The new issue I am running into is that LCD_DAT_23 (Red7) Pin 146 and LCD_DAT_22, (Red6) Pin 144 on the IMx7, seems to be constantly ran to 3.3V. this is red-washing the entire display output. i measured on the colibri evaluation board without my display hooked up, the pin is still 3.3V. this may be escaping the scope of the initial question, but is there a peripheral I am missing that could be running that pin high?
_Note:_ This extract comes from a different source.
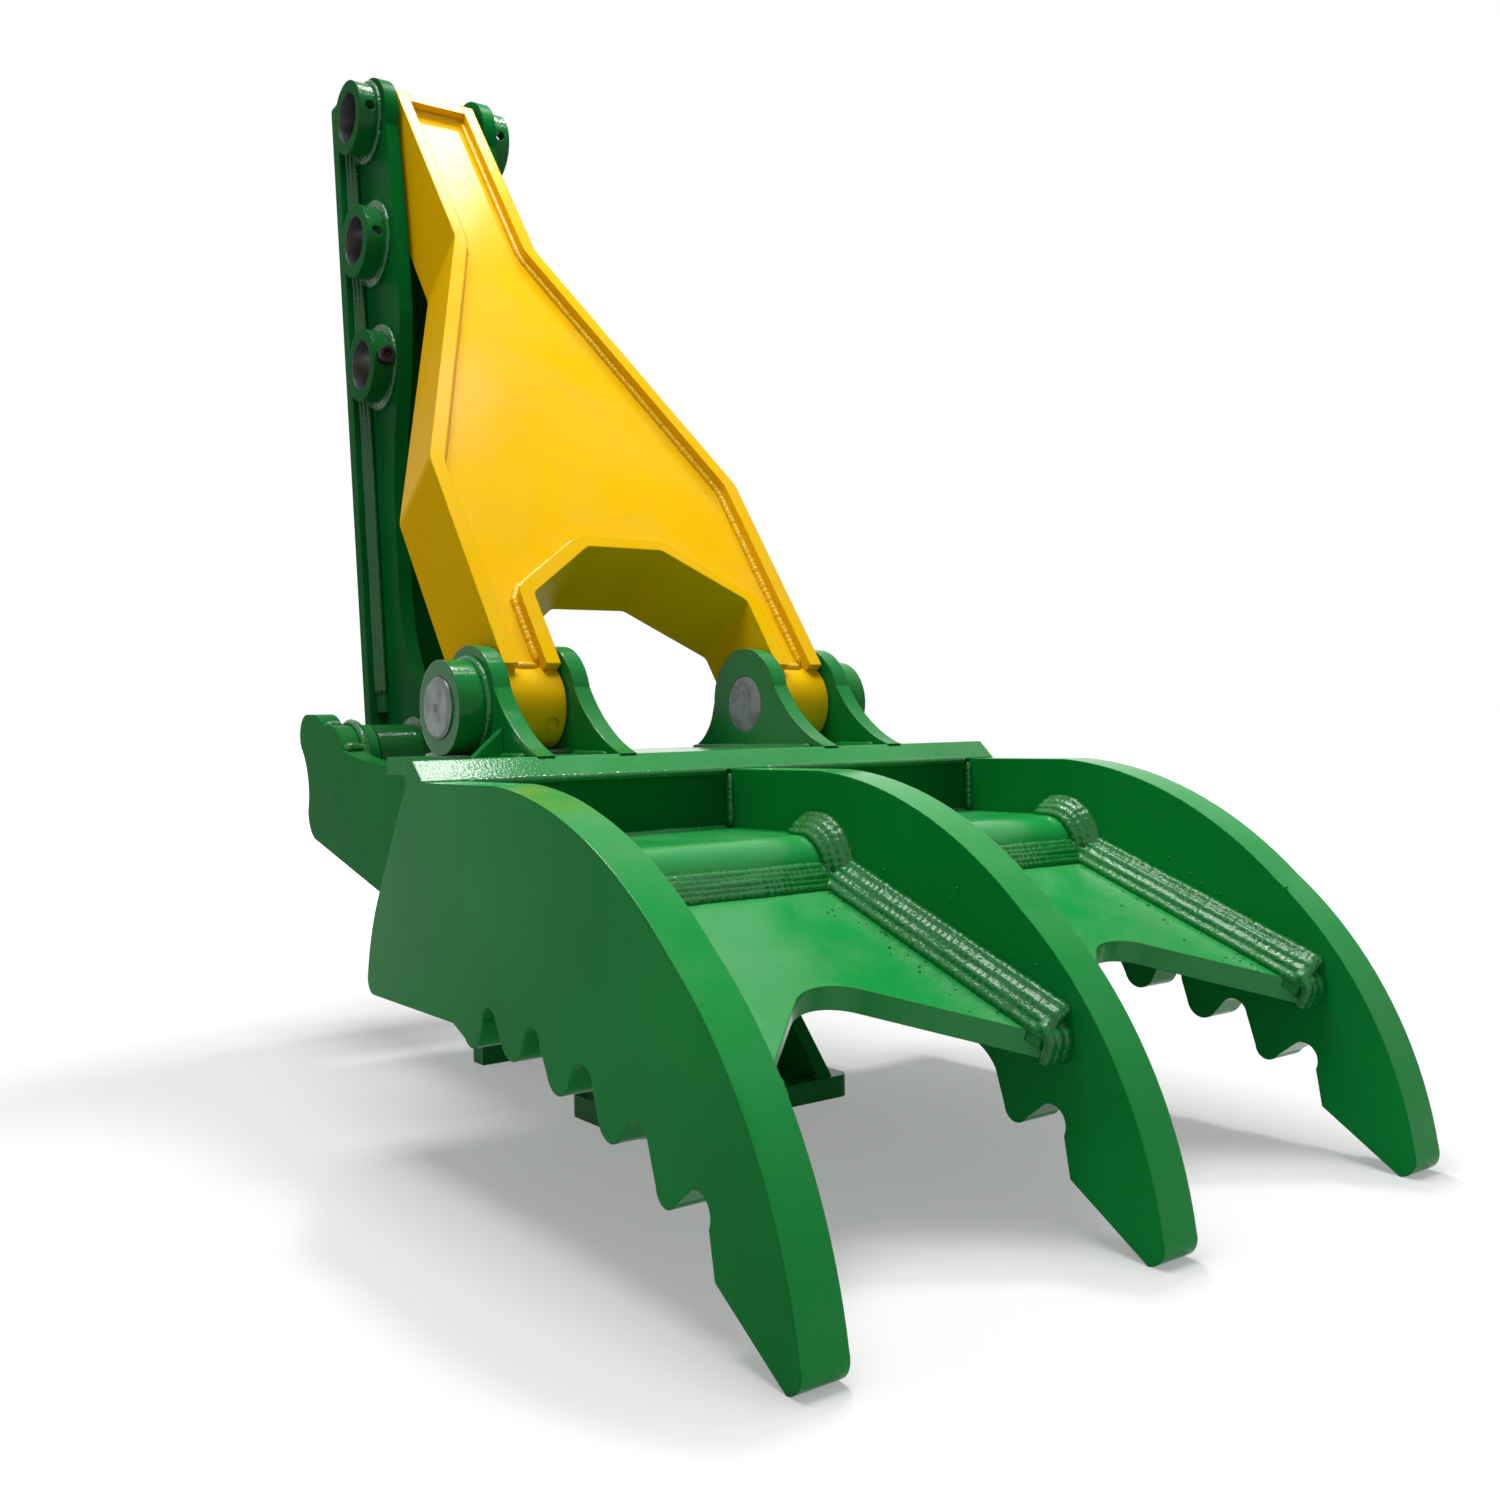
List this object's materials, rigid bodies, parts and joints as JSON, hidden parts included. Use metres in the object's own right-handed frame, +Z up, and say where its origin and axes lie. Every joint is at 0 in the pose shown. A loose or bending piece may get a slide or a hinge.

Attached is my new device tree, I have changed displays, the new display is working other than the red coming in too strong.

Thanks for the help,

Nate Hinshaw

&lcdif {

	display = <&display0>;
	status = "okay";

	  display0: lcd-display {

	bits-per-pixel = <32>;
	bus-width = <24>;

	display-timings 
	{
		native-mode = <&timing_vga>;

		
		timing_vga: 320x240
			{
			clock-frequency = <6000000>;
			hactive = <320>;
			vactive = <240>;
			hback-porch = <43>;
			hfront-porch = <8>;
			vback-porch = <12>;
			vfront-porch = <8>;
			hsync-len = <4>;
			vsync-len = <4>;

			de-active = <0>;
			hsync-active = <0>;
			vsync-active = <0>;
			pixelclk-active = <1>;
			};
		};
	};

};

The display I am driving is Attached

The jumper board I am using for the display is Attached

J2-J5 have jumpers installed, except for the LED backlight and SPI. RST_PULL and LCD_BIAS are pulled high with 10k.

Also of note, the image is the Toradex Embedded Linux Qt4 Demo With X11 built using openembedded. the rest of the device tree is built from

https://developer.toradex.com/knowledge-base/build-u-boot-and-linux-kernel-from-source-code, the lcdif is the only section changed.

As an answer to the last question I asked, I removed

&pinctrl_gpio3 from

&iomuxc {
pinctrl-names = “default”;
pinctrl-0 = <&pinctrl_gpio1 &pinctrl_gpio2 &pinctrl_gpio3 &pinctrl_gpio4
&pinctrl_gpio5 &pinctrl_gpio6 &pinctrl_gpio7>;

and added
&pinctrl_lcdif_dat_24 to

&lcdif {
pinctrl-names = “default”;
pinctrl-0 = <&pinctrl_lcdif_dat
&pinctrl_lcdif_ctrl>;
};

now my colors are working correctly.

Thank you for the help in remedying my problems.

Nate Hinshaw

Perfect that it works. Thanks for the feedback.